Football: 'Bank of England' re-opens

England Under-21 custodian Jordan Pickford's £25 million transfer fee makes him Britain's most expensive goalkeeper ever.
England Under-21 custodian Jordan Pickford's £25 million transfer fee makes him Britain's most expensive goalkeeper ever.PHOTO: REUTERS

Everton's summer investment tops £80m with Michael Keane's arrival from Burnley

LONDON • Everton, once known as England's "Bank of England" club, are returning to their high-spending ways by becoming Europe's heaviest spenders in the transfer window.

The Premier League club announced on Monday that they have signed promising defender Michael Keane from Burnley on a five-year deal which could reach a club-record £30 million (S$53.6 million).

The 24-year-old, who came through Manchester United's youth system, has played twice for England and becomes the club's fifth summer signing.

Keane said that speaking to Toffees boss Ronald Koeman, who played the same position at Barcelona, had convinced him.

"You always want to play for a manager who believes in you. I wanted to come somewhere I was wanted by the staff, players and fans as well," he said.

"He's convinced me that he can still improve me in certain areas of my game. I'm only 24 and I've still got a long way to go and hopefully under his guidance I'll keep improving."
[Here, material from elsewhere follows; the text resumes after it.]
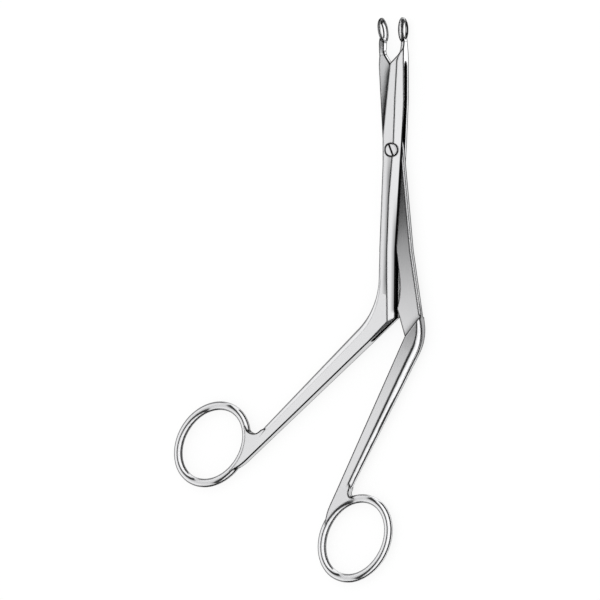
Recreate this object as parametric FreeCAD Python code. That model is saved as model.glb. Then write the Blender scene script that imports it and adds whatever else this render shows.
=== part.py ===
import FreeCAD
import Part

import math
import os

# Ring-handled nasal forceps with a box lock, in millimetres. The forceps lie flat:
# +Z is the hinge axis and leaves from the screw-head side, +Y runs from the hinge
# to the jaws. The origin is on the hinge axis, on the rear face of the lock.
#
# The female half has a long slot along its bar. The male half crosses in that slot
# as a thin tongue with the outline of the slotted bar, so that the two are flush
# when the jaws are shut. It is drawn shut here, then turned open by open_angle.

# Hinge: how far the jaws stand open, and the gap between the shut rims
open_angle = 9.5
rim_gap = 0.1

# Bar of the lock, from the elbow up to the throat between the jaws
lock_thickness = 5.3
throat_y = 30.5
throat_x = -0.4
shoulder_y = 17.7
shoulder_x = 4.5
hinge_half_height = 5.0
hinge_left_x = -3.2
hinge_right_x = 3.65
bar_y = -36.0
bar_left_x = -4.5
bar_right_x = 1.2
elbow_x = 0.95
elbow_y = -59.2

# Slot through the female half, and the tongue that runs in it
slot_width = 2.1
slot_end_bulge = 0.5
slot_top_y = 29.1
slot_top_slope = 66.0
slot_below_elbow = 12.0
tongue_clearance = 0.05
tongue_tip_gap = 0.1
tongue_bevel_width = 0.6
tongue_bevel_drop = 0.4
tongue_knee_share = 0.56
tongue_foot_along = 10.0

# Long bevel on the female half's front face, right of its ridge
ridge_top_x = 2.6
bevel_top_tilt = 20.5
ridge_shoulder_x = 1.48
ridge_hinge_x = 0.94
ridge_hinge_y = 3.0
ridge_knee_x = -0.93
ridge_knee_y = -17.3
ridge_bar_x = -1.65
bevel_edge_rest = 0.25
elbow_bevel_width = 0.75
elbow_bevel_length = 15.0

# Handles, each measured from its root along its inner edge
female_handle_angle = 41.2
male_handle_angle = 54.2
male_root_along = 9.0
shoulder_clearance = 0.5
male_side_y = -50.0
handle_taper = 2.45
handle_end_width = 4.3
handle_end_thickness = 3.3
handle_into_ring = 0.7
female_ring_along = 83.2
male_ring_along = 73.1
female_bend_radius = 26.0
male_bend_radius = 17.0
edge_rounding = 0.15
female_bend_rounding = 0.5
male_bend_rounding = 1.4
round_side_flat = 0.1
runout_length = 2.6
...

With Keane's arrival, Everton have took their overall investment to over £80 million this transfer window as they attempt to build a side capable of breaking into the Premier League's top four next season.










Other signings include Ajax midfielder Davy Klaassen (£23 million), Sunderland goalkeeper Jordan Pickford (£25 million), Malaga forward Sandro Ramirez (£5.1 million) and Henry Onyekuru (£6.8 million), the Eupen striker who was immediately loaned out to another Belgian side Anderlecht.
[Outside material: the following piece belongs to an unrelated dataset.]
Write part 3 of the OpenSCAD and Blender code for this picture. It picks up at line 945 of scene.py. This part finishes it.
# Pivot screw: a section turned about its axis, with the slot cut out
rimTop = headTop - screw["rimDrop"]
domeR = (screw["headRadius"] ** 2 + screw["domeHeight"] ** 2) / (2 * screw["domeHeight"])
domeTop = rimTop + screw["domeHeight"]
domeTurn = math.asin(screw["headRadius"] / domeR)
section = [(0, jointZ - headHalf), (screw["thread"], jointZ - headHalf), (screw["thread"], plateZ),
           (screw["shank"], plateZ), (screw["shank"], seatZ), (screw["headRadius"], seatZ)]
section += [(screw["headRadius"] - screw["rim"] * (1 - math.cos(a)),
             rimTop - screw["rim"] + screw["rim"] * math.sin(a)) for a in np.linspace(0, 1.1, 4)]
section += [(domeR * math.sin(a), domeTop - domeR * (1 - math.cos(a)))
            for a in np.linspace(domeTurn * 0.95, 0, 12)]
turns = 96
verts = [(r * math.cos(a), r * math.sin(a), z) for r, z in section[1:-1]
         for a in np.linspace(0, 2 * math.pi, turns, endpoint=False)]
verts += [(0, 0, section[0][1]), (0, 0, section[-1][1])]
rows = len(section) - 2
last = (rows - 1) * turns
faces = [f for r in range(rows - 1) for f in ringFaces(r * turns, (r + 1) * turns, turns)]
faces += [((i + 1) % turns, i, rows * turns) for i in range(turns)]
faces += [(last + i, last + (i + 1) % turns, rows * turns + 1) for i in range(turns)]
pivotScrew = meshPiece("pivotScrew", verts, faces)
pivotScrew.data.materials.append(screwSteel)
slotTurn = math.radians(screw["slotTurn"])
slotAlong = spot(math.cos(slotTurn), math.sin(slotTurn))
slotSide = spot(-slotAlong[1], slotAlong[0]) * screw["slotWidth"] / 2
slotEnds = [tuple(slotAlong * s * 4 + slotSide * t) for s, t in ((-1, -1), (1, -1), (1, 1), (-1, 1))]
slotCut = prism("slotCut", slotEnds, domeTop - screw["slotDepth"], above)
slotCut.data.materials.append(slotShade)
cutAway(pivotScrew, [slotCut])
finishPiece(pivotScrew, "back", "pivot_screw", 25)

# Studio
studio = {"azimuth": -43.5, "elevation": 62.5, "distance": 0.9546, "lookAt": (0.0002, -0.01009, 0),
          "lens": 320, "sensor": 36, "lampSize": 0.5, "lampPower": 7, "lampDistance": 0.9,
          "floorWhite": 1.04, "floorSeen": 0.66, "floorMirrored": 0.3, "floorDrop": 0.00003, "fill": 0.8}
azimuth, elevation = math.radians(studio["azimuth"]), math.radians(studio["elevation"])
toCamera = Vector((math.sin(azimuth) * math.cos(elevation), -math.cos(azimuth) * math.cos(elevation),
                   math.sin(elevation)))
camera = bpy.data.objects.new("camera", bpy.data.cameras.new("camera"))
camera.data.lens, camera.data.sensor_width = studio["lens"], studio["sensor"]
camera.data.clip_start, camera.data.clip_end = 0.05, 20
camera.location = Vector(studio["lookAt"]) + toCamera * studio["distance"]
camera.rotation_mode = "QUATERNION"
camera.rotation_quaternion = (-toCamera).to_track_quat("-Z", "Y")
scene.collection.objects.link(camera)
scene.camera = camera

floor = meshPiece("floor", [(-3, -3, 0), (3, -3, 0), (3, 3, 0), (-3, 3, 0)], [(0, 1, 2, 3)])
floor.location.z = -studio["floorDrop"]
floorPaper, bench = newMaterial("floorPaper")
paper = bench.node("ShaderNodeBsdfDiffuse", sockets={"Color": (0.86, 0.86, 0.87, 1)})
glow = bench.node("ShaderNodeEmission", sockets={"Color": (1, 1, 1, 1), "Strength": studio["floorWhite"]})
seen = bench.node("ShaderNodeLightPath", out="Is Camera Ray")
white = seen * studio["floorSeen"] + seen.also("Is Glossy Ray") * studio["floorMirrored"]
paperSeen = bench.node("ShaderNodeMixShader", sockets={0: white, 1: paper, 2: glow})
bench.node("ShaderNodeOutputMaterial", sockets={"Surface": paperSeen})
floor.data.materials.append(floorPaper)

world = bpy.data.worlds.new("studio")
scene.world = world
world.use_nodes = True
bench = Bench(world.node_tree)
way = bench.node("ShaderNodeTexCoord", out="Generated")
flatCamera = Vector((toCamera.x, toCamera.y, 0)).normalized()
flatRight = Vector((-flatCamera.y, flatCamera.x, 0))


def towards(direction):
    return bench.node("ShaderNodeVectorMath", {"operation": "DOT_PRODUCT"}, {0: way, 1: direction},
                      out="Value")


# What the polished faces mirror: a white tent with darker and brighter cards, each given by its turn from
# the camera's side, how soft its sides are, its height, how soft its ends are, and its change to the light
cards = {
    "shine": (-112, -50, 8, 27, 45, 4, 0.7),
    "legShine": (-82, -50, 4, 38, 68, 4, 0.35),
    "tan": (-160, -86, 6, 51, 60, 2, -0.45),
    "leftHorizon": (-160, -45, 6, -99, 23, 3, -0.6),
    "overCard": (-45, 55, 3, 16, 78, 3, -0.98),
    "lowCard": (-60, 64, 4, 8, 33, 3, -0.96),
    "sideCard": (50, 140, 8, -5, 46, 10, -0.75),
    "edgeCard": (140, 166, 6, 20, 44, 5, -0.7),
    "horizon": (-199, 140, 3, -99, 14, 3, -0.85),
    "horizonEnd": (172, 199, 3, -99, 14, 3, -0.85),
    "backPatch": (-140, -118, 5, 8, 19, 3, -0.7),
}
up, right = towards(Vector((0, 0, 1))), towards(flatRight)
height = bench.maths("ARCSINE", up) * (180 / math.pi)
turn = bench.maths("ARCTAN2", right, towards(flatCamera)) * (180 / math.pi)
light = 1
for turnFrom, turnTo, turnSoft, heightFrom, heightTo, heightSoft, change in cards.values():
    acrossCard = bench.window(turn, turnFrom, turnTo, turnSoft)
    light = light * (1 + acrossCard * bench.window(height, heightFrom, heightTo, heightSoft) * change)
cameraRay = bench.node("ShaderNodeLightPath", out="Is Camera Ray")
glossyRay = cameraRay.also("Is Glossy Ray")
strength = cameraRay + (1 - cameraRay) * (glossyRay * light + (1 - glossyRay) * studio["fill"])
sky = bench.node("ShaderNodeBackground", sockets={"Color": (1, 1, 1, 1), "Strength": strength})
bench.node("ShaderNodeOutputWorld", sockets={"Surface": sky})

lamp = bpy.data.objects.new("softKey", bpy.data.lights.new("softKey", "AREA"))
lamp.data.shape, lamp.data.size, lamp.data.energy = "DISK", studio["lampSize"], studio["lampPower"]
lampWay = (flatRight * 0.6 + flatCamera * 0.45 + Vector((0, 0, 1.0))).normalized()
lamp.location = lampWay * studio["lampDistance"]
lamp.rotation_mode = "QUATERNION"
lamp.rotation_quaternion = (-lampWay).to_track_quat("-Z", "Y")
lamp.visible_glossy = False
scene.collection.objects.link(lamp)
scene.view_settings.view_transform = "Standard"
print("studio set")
On top of that, the Toffees are also stepping up their efforts to lure United forward Wayne Rooney back to Goodison Park.

There remain hurdles to overcome, notably coming up with a financial package for a player who earns about £250,000 a week at United, but Everton's desire to strike a deal for the 31-year-old is now clear.

The situation has been discussed over the past week and the clubs have also been talking about striker Romelu Lukaku, who is wanted by both United and Chelsea.

Jose Mourinho, the United manager, has said that he wants his club captain to remain at Old Trafford but the prospect of regular football at Everton, whom Rooney left in 2004, is intriguing for a player who has said that his boyhood club is the only other one that he would play for in the Premier League.

It is unclear what sort of fee United would want for a player with 12 months left on his contract.

But even without Rooney, the £80 million Everton have spent thus far has outstripped city rivals Liverpool - who have paid £37 million for Mohamed Salah - and every other club across the continent, although the picture may change as bigger clubs tie down summer deals.

Everton were given the moneybags sobriquet, originally coined for Sunderland in the 1950s, when they were backed by funds from the Littlewoods Catalogue Empire in the 1960s, investment that led to them winning the title in 1970.

Their latest splurge in the transfer market comes on the back of a £19 million net spend in January.

The cash outlay reflects both their improved finances since the arrival of co-owner Farhad Moshiri, the Iranian billionaire who bought a 49.9 per cent stake last year, and the possible departure of Lukaku, who is expected to leave for a fee of up to £100 million.

In May, Koeman said the club intended to invest over the summer with the intention of reaching the Champions League for the first time since the 2005-06 season.

"We have a very powerful and exciting project, and we're going to strengthen as best as possible to try and reach the Champions League next season," the 54-year-old Dutchman said.